Nearly half of those who migrate have land, but they cannot grow crops thanks to the uchchal system. Those who grow cotton switched to Bt crop a couple of years ago—Beed has already registered a few debt-related farmer suicides. A majority of the koytas are Dalits and scheduled caste people, says rights activist Ashok Tangde. “There’s a machine that sugar factories can employ to harvest cane, but the Marathas have to show their might to Dalits,” he says, not without bitterness. “This is nothing but bonded labour; it’s illegal and it’s also destroying the economic potential of Beed,” says his wife and fiery women’s leader Manisha Tokle. The couple has seen further entrenchment of oppression and violence against women, as men force their abandoned wives to resume a ‘marital life’ only because they have accepted an uchchal. “The woman has no say at all. If she protests, she is beaten. We regularly get such cases,” says Tokle.

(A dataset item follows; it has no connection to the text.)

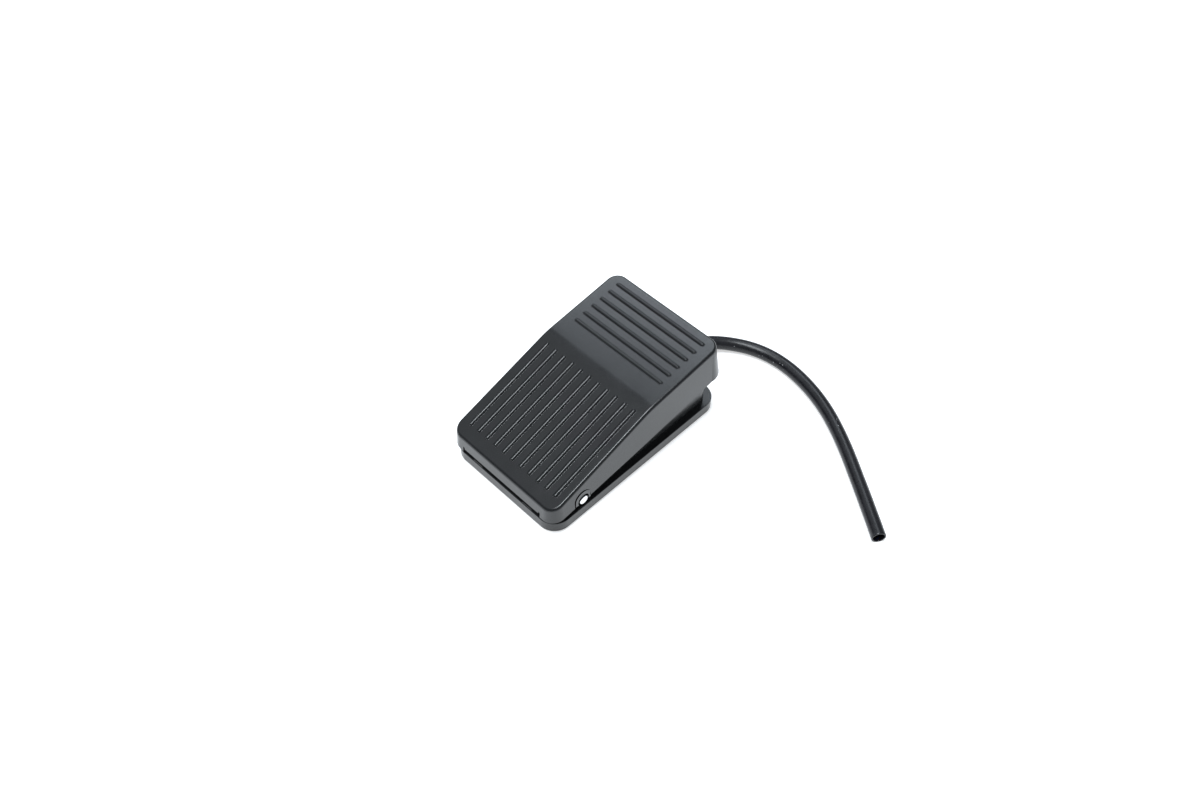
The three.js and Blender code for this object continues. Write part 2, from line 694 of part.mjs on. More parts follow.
place('pedal_cover', pedalCover(), MATERIALS.shell());
place('base_tray', baseTray(), MATERIALS.shell());
place('hinge_pin', hingePin(), MATERIALS.steel());
place('return_spring_left', returnSpring(-1), MATERIALS.springSteel());
place('return_spring_right', returnSpring(1), MATERIALS.springSteel());
place('microswitch_case', microswitchCase(), MATERIALS.phenolic());
place('microswitch_cover', microswitchCover(), MATERIALS.phenolic());
place('microswitch_plunger', microswitchPlunger(), MATERIALS.button());
place('snap_blade', snapBlade(), MATERIALS.brass());
place('switch_screw_front', switchScrew(SWITCH_SCREWS.front), MATERIALS.steel());
place('switch_screw_rear', switchScrew(SWITCH_SCREWS.rear), MATERIALS.steel());
place('cable', freeCable(), MATERIALS.jacket());
place('cable_jacket_inside', cableJacketInside(), MATERIALS.jacket());
place('cable_grommet', cableGrommet(), MATERIALS.rubber());
place('cable_clamp', cableClamp(), MATERIALS.clamp());
place('clamp_screw_left', clampScrew(-1), MATERIALS.steel());
place('clamp_screw_right', clampScrew(1), MATERIALS.steel());

for (const [name, contact] of Object.entries(TERMINALS)) {
  place(`terminal_${name}`, terminal(contact), MATERIALS.brass());
  place(`wire_${name}`, wire(contact), MATERIALS.insulation(contact.colour));
}

for (const [row, sy] of [['front', -1], ['rear', 1]]) {
  for (const [column, sx] of [['left', -1], ['right', 1]]) {
    place(`rubber_foot_${row}_${column}`, rubberFoot(sx, sy), MATERIALS.rubber());
  }
}

export default pedal;
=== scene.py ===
"""Looks of the foot switch pedal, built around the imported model. Lengths in mm unless noted."""

import json
import math

import bmesh
import bpy
from mathutils import Matrix, Vector

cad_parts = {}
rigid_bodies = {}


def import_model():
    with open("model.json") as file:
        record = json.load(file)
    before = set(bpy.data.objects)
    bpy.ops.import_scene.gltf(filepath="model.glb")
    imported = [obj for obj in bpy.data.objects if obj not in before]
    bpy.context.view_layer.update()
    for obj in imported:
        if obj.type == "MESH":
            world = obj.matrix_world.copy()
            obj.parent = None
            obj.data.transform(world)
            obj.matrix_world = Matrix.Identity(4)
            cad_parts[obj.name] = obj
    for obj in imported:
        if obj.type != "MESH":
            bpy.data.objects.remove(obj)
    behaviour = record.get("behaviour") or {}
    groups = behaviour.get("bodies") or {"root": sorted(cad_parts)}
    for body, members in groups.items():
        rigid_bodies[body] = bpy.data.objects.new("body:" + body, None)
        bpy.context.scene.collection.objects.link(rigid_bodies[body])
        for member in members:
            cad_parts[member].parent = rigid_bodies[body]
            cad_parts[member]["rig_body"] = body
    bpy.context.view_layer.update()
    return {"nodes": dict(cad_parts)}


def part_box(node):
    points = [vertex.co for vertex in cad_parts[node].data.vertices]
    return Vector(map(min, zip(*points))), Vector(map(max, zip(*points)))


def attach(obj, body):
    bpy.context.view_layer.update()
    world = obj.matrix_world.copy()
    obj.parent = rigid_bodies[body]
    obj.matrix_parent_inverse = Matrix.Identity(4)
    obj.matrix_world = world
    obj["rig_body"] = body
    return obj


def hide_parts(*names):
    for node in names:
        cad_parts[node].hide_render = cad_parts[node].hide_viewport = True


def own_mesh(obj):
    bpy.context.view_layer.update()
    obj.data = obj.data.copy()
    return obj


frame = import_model()
MM = 0.001

# ---- dimensions, as in the part's source -----------------------------------------------------

# cover: outline, round between top and skirt, flare of the skirt for each mm of drop, thicknesses
HALF_WIDTH, FRONT, REAR, CORNER = 30.2, -48.9, 47.3, 5.5
FILLET, DRAFT, REAR_DRAFT, WALL, TOP = 1.25, 0.068, 0.105, 1.8, 2.2
# the two planes of the top meet at the crease; the skirt's lower edge slopes, with a small chamfer
CREASE_Y, CREASE_Z, LOW_SLOPE, HIGH_SLOPE, BLEND = 5.0, 33.65, 0.336, 0.136, 3.0
SKIRT_Z, SKIRT_SLOPE, LIP = 15.0, 0.152, 0.15
# grip ribs: part of a round bar, sunk in the face, with a small round at its foot
RIB_RADIUS, RIB_SUNK, RIB_FOOT = 1.02, 0.37, 0.05
LONG_RIBS = {"count": 11, "pitch": 4.98, "front": -43.4, "rear": 1.9}
CROSS_RIBS = {"count": 6, "pitch": 4.945, "last": 42.07, "half": 25.0}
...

There’s another aspect to this stagnant migration economy in Beed, the classic demonstrative effect. Those who travel see lifestyles in better-off regions; their aspirations grow. TV sets and mobile phones are must-have gadgets, even in villages. “But gadgets and exposure haven’t made an iota of difference to our casteist structures, people still refuse to sell us a plot on the main road because we are Dalits,” says Tokle. Casteism is a constant undertone in other ways as well, determining where people live, which school or college they will send children to, which of the handful of hotels they will eat out at and, most importantly, what work they will do. The Maratha vs Dalit/SC/OBC paradigm reigns strong. The Chhatrapati Shivaji statue, in the centre of Beed town, then, is not merely a landmark—it’s also a constant reminder of Maratha economic control.